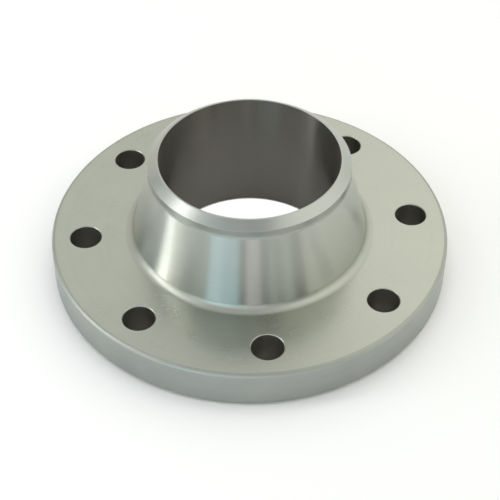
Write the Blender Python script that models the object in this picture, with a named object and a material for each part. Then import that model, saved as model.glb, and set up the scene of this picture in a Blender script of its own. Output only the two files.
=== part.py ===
"""Weld neck pipe flange, DN 100 (NPS 4) Class 150, raised face, bored for Schedule 40 pipe.

The real flange is one forging, machined all over, so the model is one solid.
It stands on its raised face: the origin is the centre of that face, and +Z runs up
the bore axis to the weld end. The bolt holes straddle the X and Y centrelines.
"""

import math

import bmesh
import bpy

MM = 0.001

# Standard sizes, from the metric tables for this flange
FLANGE_DIAMETER = 230.0 * MM
FLANGE_THICKNESS = 22.3 * MM  # without the raised face
RAISED_FACE_DIAMETER = 157.2 * MM
RAISED_FACE_HEIGHT = 1.6 * MM
NECK_DIAMETER = 114.3 * MM
BORE_DIAMETER = 102.26 * MM
OVERALL_HEIGHT = 76.6 * MM
BOLT_CIRCLE_DIAMETER = 190.5 * MM
BOLT_HOLE_DIAMETER = 18.0 * MM
BOLT_HOLE_COUNT = 8

# Weld end, all estimated: a flat root face, the weld bevel, then a short straight neck above the cone
ROOT_FACE_WIDTH = 1.0 * MM
BEVEL_ANGLE = math.radians(39.0)  # from the plane of the root face
STRAIGHT_NECK_HEIGHT = 4.5 * MM

# Hub and machined edges, all estimated
HUB_BASE_DIAMETER = 136.4 * MM  # where the cone would meet the back face
HUB_FILLET_RADIUS = 5.0 * MM
RIM_ROUND_RADIUS = 2.0 * MM
RIM_CHAMFER = 1.0 * MM
BORE_CHAMFER = 0.5 * MM
BOLT_HOLE_CHAMFER = 0.4 * MM

# Facets
TURNED_STEPS = 96
HOLE_STEPS = 32
FILLET_STEPS = 8
ROUND_STEPS = 4
SHARP_ANGLE = math.radians(25.0)  # edges that turn more than this are shaded sharp

BACK_FACE_Z = RAISED_FACE_HEIGHT + FLANGE_THICKNESS
CUTTER_OVERRUN = 5.0 * MM
MERGE_DISTANCE = 0.001 * MM


def arc(centre, radius, start, end, steps):
    """Points (radius, height) along an arc, both ends included, with angles in radians."""
    angles = [start + (end - start) * step / steps for step in range(steps + 1)]
    return [(centre[0] + radius * math.cos(a), centre[1] + radius * math.sin(a)) for a in angles]


def hub_cone():
    """The cone's top (radius, height), and its slope: the radius it gains for each metre down."""
    top_radius = NECK_DIAMETER / 2
    bevel_drop = (top_radius - BORE_DIAMETER / 2 - ROOT_FACE_WIDTH) * math.tan(BEVEL_ANGLE)
    top_z = OVERALL_HEIGHT - bevel_drop - STRAIGHT_NECK_HEIGHT
    slope = (HUB_BASE_DIAMETER / 2 - top_radius) / (top_z - BACK_FACE_Z)
    return (top_radius, top_z), slope


def hub_fillet(slope):
    """The concave arc that joins the back face to the cone, from the face upwards."""
    lean = math.atan(slope)
    tangent_length = HUB_FILLET_RADIUS * math.tan((math.pi / 2 - lean) / 2)
    centre = (HUB_BASE_DIAMETER / 2 + tangent_length, BACK_FACE_Z + HUB_FILLET_RADIUS)
    return arc(centre, HUB_FILLET_RADIUS, 1.5 * math.pi, math.pi + lean, FILLET_STEPS)


def flange_profile():
    """The half section as a closed outline of (radius, height), starting at the raised face."""
    bore = BORE_DIAMETER / 2
    rim = FLANGE_DIAMETER / 2
    raised_face = RAISED_FACE_DIAMETER / 2
    cone_top, slope = hub_cone()
    straight_top = (cone_top[0], cone_top[1] + STRAIGHT_NECK_HEIGHT)
    rim_round = (rim - RIM_ROUND_RADIUS, BACK_FACE_Z - RIM_ROUND_RADIUS)
    return [
        (bore + BORE_CHAMFER, 0.0),
        (raised_face, 0.0),
        (raised_face, RAISED_FACE_HEIGHT),
        (rim - RIM_CHAMFER, RAISED_FACE_HEIGHT),
        (rim, RAISED_FACE_HEIGHT + RIM_CHAMFER),
        *arc(rim_round, RIM_ROUND_RADIUS, 0.0, math.pi / 2, ROUND_STEPS),
        *hub_fillet(slope),
        cone_top,
        straight_top,
        (bore + ROOT_FACE_WIDTH, OVERALL_HEIGHT),
        (bore, OVERALL_HEIGHT),
        (bore, BORE_CHAMFER),
    ]


def bolt_hole_profile():
    """The hole's cutter, a drill with a countersink at each face, from its axis out and back."""
    hole = BOLT_HOLE_DIAMETER / 2
    low = RAISED_FACE_HEIGHT - CUTTER_OVERRUN
    high = BACK_FACE_Z + CUTTER_OVERRUN
    wide = hole + BOLT_HOLE_CHAMFER + CUTTER_OVERRUN
    return [
        (0.0, low),
        (wide, low),
        (hole, RAISED_FACE_HEIGHT + BOLT_HOLE_CHAMFER),
        (hole, BACK_FACE_Z - BOLT_HOLE_CHAMFER),
        (wide, high),
        (0.0, high),
    ]


def turned(profile, steps, closed):
    """A bmesh made by turning an outline of (radius, height) once round the Z axis."""
    shape = bmesh.new()
    points = [shape.verts.new((radius, 0.0, height)) for radius, height in profile]
    pairs = list(zip(points, points[1:]))
    if closed:
        pairs.append((points[-1], points[0]))
    edges = [shape.edges.new(pair) for pair in pairs]
    bmesh.ops.spin(
        shape,
        geom=points + edges,
        cent=(0.0, 0.0, 0.0),
        axis=(0.0, 0.0, 1.0),
        dvec=(0.0, 0.0, 0.0),
        angle=2 * math.pi,
        steps=steps,
        use_merge=True,
    )
    bmesh.ops.remove_doubles(shape, verts=shape.verts, dist=MERGE_DISTANCE)
    bmesh.ops.recalc_face_normals(shape, faces=shape.faces)
    return shape


def add_object(name, shape):
    """Links a new object that holds the bmesh, shaded smooth except at its real edges."""
    mesh = bpy.data.meshes.new(name)
    shape.to_mesh(mesh)
    shape.free()
    mesh.shade_smooth()
    mesh.set_sharp_from_angle(angle=SHARP_ANGLE)
    made = bpy.data.objects.new(name, mesh)
    bpy.context.scene.collection.objects.link(made)
    return made


def bolt_hole_cutters():
    """All the bolt holes as one hidden cutter, straddling the centrelines."""
    shape = turned(bolt_hole_profile(), HOLE_STEPS, closed=False)
    bmesh.ops.translate(shape, verts=shape.verts, vec=(BOLT_CIRCLE_DIAMETER / 2, 0.0, 0.0))
    pitch = 2 * math.pi / BOLT_HOLE_COUNT
    first = shape.verts[:] + shape.edges[:] + shape.faces[:]
    bmesh.ops.spin(
        shape,
        geom=first,
        cent=(0.0, 0.0, 0.0),
        axis=(0.0, 0.0, 1.0),
        dvec=(0.0, 0.0, 0.0),
        angle=2 * math.pi - pitch,
        steps=BOLT_HOLE_COUNT - 1,
        use_duplicate=True,
    )
    cutters = add_object("bolt_hole_cutters", shape)
    cutters.rotation_euler.z = pitch / 2
    cutters.hide_render = True
    cutters.display_type = "WIRE"
    return cutters


def steel():
    """Satin machined steel."""
    material = bpy.data.materials.new("machined_steel")
    material.use_nodes = True
    shader = material.node_tree.nodes["Principled BSDF"]
    shader.inputs["Base Color"].default_value = (0.47, 0.48, 0.44, 1.0)
    shader.inputs["Metallic"].default_value = 1.0
    shader.inputs["Roughness"].default_value = 0.34
    return material


def flange_forging():
    """The whole flange: the turned ring with its bolt holes drilled through."""
    flange = add_object("flange_forging", turned(flange_profile(), TURNED_STEPS, closed=True))
    flange.data.materials.append(steel())
    drilling = flange.modifiers.new("bolt_holes", "BOOLEAN")
    drilling.operation = "DIFFERENCE"
    drilling.solver = "EXACT"
    drilling.object = bolt_hole_cutters()
    return flange


for leftover in list(bpy.data.objects):
    bpy.data.objects.remove(leftover)
flange_forging()
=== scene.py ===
"""The finished look of the weld neck flange: one finely turned steel forging on a pale floor.

The flange is a single piece of metal, so it is one mesh, whose outline is turned round the
bore axis and then drilled. Each machined surface has its own steel, because each was cut in
a different way: the hub and rim along their length, the faces across, the holes by a drill.
The neck, the bore and the bolt holes are also darker than the rest, as painted shade.
"""

import math

import bmesh
import bpy
from mathutils import Matrix, Vector


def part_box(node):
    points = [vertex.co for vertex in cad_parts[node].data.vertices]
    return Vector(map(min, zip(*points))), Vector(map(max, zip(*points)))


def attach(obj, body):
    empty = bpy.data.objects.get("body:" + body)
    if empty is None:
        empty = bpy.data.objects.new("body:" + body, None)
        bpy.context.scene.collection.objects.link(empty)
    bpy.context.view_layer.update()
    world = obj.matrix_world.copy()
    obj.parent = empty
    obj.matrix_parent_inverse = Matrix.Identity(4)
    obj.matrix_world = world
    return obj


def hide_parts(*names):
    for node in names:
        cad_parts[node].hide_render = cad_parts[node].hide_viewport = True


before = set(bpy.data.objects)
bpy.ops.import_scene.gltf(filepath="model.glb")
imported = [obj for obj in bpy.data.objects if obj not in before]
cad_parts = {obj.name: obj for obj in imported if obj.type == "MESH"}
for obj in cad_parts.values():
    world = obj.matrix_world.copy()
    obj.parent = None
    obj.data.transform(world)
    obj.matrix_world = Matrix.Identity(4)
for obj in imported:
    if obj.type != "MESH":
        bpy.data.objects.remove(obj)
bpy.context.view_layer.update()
node_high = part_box("flange_forging")[1]

MM = 0.001

# Sizes taken from the frame
RIM_RADIUS = node_high.x
OVERALL_HEIGHT = node_high.z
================
## DIRECTIONS
Quote only the lines running from the line that holds "drilling.object = bolt_hole_cutters()" to the line that holds "bpy.context.scene.collection.objects.link(empty)", both ends included.

## WRITTEN REPLY
    drilling.object = bolt_hole_cutters()
    return flange


for leftover in list(bpy.data.objects):
    bpy.data.objects.remove(leftover)
flange_forging()
=== scene.py ===
"""The finished look of the weld neck flange: one finely turned steel forging on a pale floor.

The flange is a single piece of metal, so it is one mesh, whose outline is turned round the
bore axis and then drilled. Each machined surface has its own steel, because each was cut in
a different way: the hub and rim along their length, the faces across, the holes by a drill.
The neck, the bore and the bolt holes are also darker than the rest, as painted shade.
"""

import math

import bmesh
import bpy
from mathutils import Matrix, Vector


def part_box(node):
    points = [vertex.co for vertex in cad_parts[node].data.vertices]
    return Vector(map(min, zip(*points))), Vector(map(max, zip(*points)))


def attach(obj, body):
    empty = bpy.data.objects.get("body:" + body)
    if empty is None:
        empty = bpy.data.objects.new("body:" + body, None)
        bpy.context.scene.collection.objects.link(empty)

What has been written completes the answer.